■ What the task asks ■
Wherever the string "joints" shows up in a line, count that line. Give the total alone.

■ Given material ■
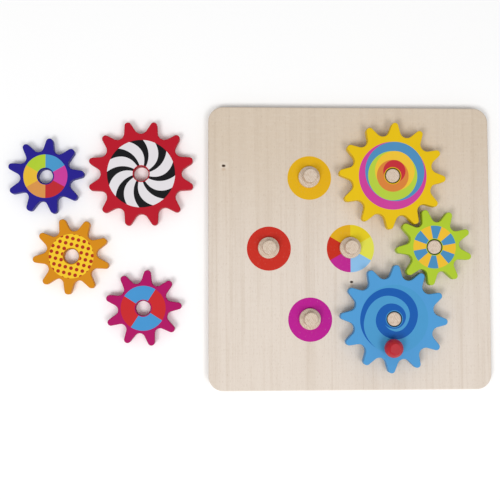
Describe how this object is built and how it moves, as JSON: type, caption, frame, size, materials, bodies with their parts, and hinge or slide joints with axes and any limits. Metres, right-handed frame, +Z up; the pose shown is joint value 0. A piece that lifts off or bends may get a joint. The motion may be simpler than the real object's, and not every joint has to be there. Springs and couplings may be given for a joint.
{
  "type": "gear board toy",
  "caption": "Flat wooden board with upright pegs that carry meshed toothed discs, one turned by a crank knob, and loose toothed discs lying beside it.",
  "frame": {"origin": "middle of the board's underside, on the axis of the middle peg", "axes": "+Z up out of the board along the pegs, +X to the right from the loose gears' side to the gear train's side, +Y to the board's far edge"},
  "size_m": [0.4245, 0.25, 0.0395],
  "materials": {
    "plywood": "bare pale plywood, vertical grain",
    "peg_wood": "bare turned beech",
    "screw_steel": "zinc plated",
    "knob_red": "satin lacquer",
    "gear_blue_paint": "satin lacquer, printed spiral",
    "gear_green_paint": "satin lacquer, printed sectors",
    "gear_yellow_paint": "satin lacquer, printed rings",
    "gear_red_paint": "satin lacquer, printed swirl",
    "gear_navy_paint": "satin lacquer, printed sectors",
    "gear_orange_paint": "satin lacquer, printed dots",
    "gear_magenta_paint": "satin lacquer, printed quarters"
  },
  "bodies": {
    "board": {"base_board": "plywood", "peg_middle": "peg_wood", "peg_right": "peg_wood", "peg_upper_right": "peg_wood", "peg_upper_left": "peg_wood", "peg_left": "peg_wood", "peg_lower_left": "peg_wood", "peg_lower_right": "peg_wood", "screw_middle": "screw_steel", "screw_right": "screw_steel", "screw_upper_right": "screw_steel", "screw_upper_left": "screw_steel", "screw_left": "screw_steel", "screw_lower_left": "screw_steel", "screw_lower_right": "screw_steel"},
    "crank_gear": {"gear_crank": "gear_blue_paint", "crank_knob": "knob_red"},
    "idler_gear": {"gear_green": "gear_green_paint"},
    "top_gear": {"gear_yellow": "gear_yellow_paint"},
    "loose_red_gear": {"gear_red": "gear_red_paint"},
    "loose_navy_gear": {"gear_navy": "gear_navy_paint"},
    "loose_orange_gear": {"gear_orange": "gear_orange_paint"},
    "loose_magenta_gear": {"gear_magenta": "gear_magenta_paint"}
  },
  "joints": [
    {"name": "crank_spin", "type": "hinge", "parent": "board", "child": "crank_gear", "pos_m": [0.0361, -0.06253, 0.014], "axis": [0, 0, 1], "continuous": true},
    {"name": "idler_spin", "type": "hinge", "parent": "board", "child": "idler_gear", "pos_m": [0.0722, 0, 0.014], "axis": [0, 0, 1], "continuous": true},
    {"name": "top_spin", "type": "hinge", "parent": "board", "child": "top_gear", "pos_m": [0.0361, 0.06253, 0.014], "axis": [0, 0, 1], "continuous": true},
    {"name": "red_gear_lift", "type": "slide", "parent": "board", "child": "loose_red_gear", "axis": [0, 0, 1], "range_m": [0, 0.06]},
    {"name": "navy_gear_lift", "type": "slide", "parent": "board", "child": "loose_navy_gear", "axis": [0, 0, 1], "range_m": [0, 0.06]},
    {"name": "magenta_gear_lift", "type": "slide", "parent": "board", "child": "loose_magenta_gear", "axis": [0, 0, 1], "range_m": [0, 0.06]},
    {"name": "orange_gear_lift", "type": "slide", "parent": "board", "child": "loose_orange_gear", "axis": [0, 0, 1], "range_m": [0, 0.06]}
  ],
  "couplings": [
    {"joint": "idler_spin", "follows": "crank_spin", "ratio": -1.3333},
    {"joint": "top_spin", "follows": "crank_spin", "ratio": 1}
  ]
}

■ Task solution ■
2